Abstract

Intensive social and economic activity has led to serious pollution in the Yangtze River economic belt since 2000. It is urgent to study the evolution of the distribution of PM2.5 concentration and its influencing factors in this area, to adopt new ways of development into practice and promote comprehensive regional air pollution prevention and control. Based on PM2.5 concentration estimated by remote sensing retrieval, this paper studied the evolution of the distribution of PM2.5 concentration in the Yangtze River economic belt from 2000 to 2016, and analyzed spatial non-stationarity of the influence of natural and socio-economic factors on this evolution via a geographically weighted regression model.
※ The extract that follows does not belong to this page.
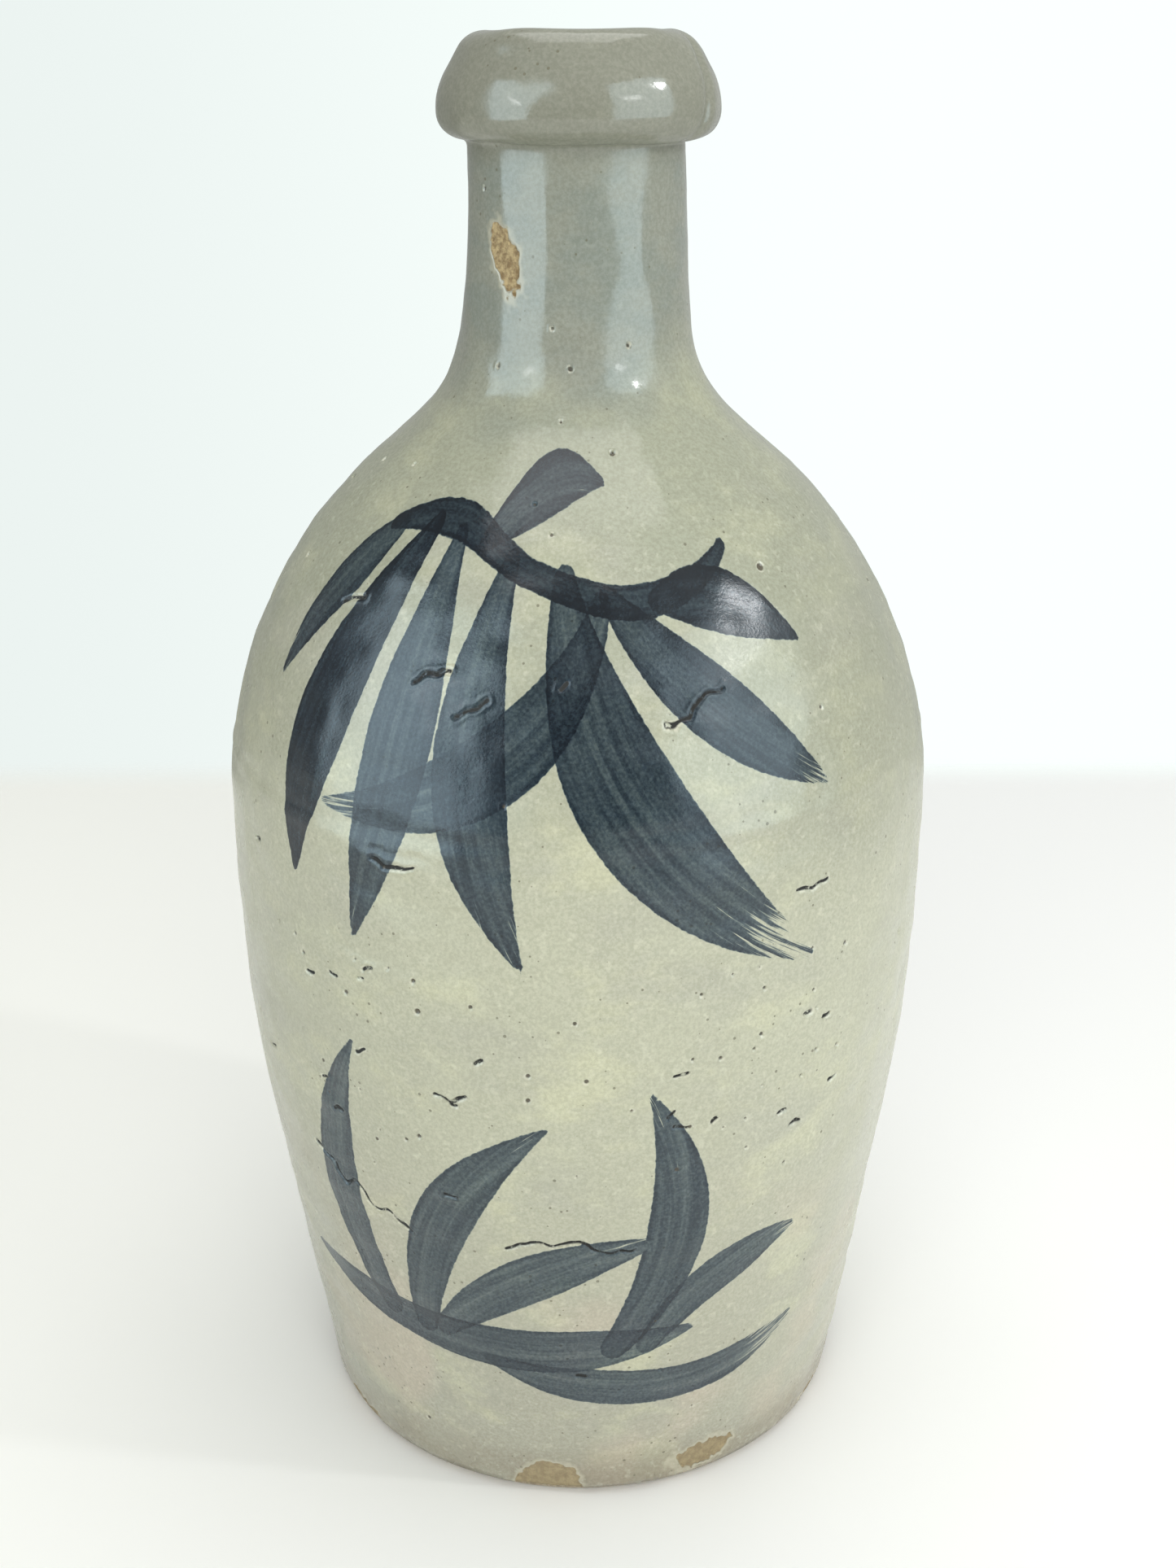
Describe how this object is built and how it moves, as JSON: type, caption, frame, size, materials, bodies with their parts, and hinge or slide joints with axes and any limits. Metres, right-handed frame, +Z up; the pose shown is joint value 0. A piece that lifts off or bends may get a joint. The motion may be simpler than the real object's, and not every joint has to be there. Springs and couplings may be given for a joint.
{
  "type": "sake bottle",
  "caption": "Tall wheel-thrown stoneware sake bottle with a conical body, round shoulder, narrow neck and rolled collar, painted with bamboo and reeds under a grey-green glaze.",
  "frame": {"origin": "centre of the foot, on the plane the bottle stands on", "axes": "+Z up along the bottle's axis towards the mouth, -Y towards the painted front, +X to the right of someone facing the painting"},
  "size_m": [0.1407, 0.1408, 0.28],
  "materials": {
    "clay": "unglazed fired stoneware, tan, slightly gritty",
    "slip": "fired luting slip, a little darker than the clay",
    "outer_glaze": "glossy grey-green ash glaze, mottled cream and grey, with pits",
    "inner_glaze": "thin glossy brown-grey glaze",
    "ink_pigment": "blue-black brushed pigment melted into the glossy glaze"
  },
  "bodies": {
    "root": {"base_disc": "clay", "lower_wall": "clay", "upper_wall": "clay", "neck_tube": "clay", "collar": "clay", "base_slip": "slip", "belly_slip": "slip", "neck_slip": "slip", "collar_slip": "slip", "outer_glaze": "outer_glaze", "inner_glaze": "inner_glaze", "bamboo_brushwork": "ink_pigment", "reed_brushwork": "ink_pigment"}
  },
  "joints": []
}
The results showed that:①The general law of PM2.5 concentration presented as higher in the east and lower in the west, with a significant trait of the pollution agglomerations corresponding to urban agglomerations. ②Taking the year 2007 as a divide, annual concentration of PM2.5 went through a pattern of annually increasing from 2000 to 2007. and then wavelike decreasing from 2007 to 2016. The annual average concentration increased to 44.1 μg·m-3 in 2007 from the record of 27.2 μg·m-3 in 2000, and then decreased to 33.6 μg·m-3 in 2016. In terms of regions polluted, before 2007, it covered areas including the Yangtze River Delta urban agglomerations, the Yangtze River Middle Reaches urban agglomerations, and the Chengdu-Chongqing urban agglomerations, before quickly stretching to their neighboring areas; after 2007, the extent of areas covered shrank. ③Based on spatial auto-correlation analysis, PM2.5 concentration had a significant spatial auto-correlation with hot spots spread over Shanghai, Jiangsu, north-central Anhui, northern Zhejiang, and the central part of Hubei, while cool spots were located in Yunnan, the western and southern parts of Sichuan, and the western part of Guizhou. ④There is a space-time discrepancy by socio-economic and natural factors in the distribution of PM2.5 concentration. The socio-economic factors mainly have a positive influence on the concentration, whereas precipitation, one of the natural factors, has a negative influence. The remaining natural factors not only varied in their degree of influence, but also triggered the influence either in a positive or negative manner from time to time and space to space.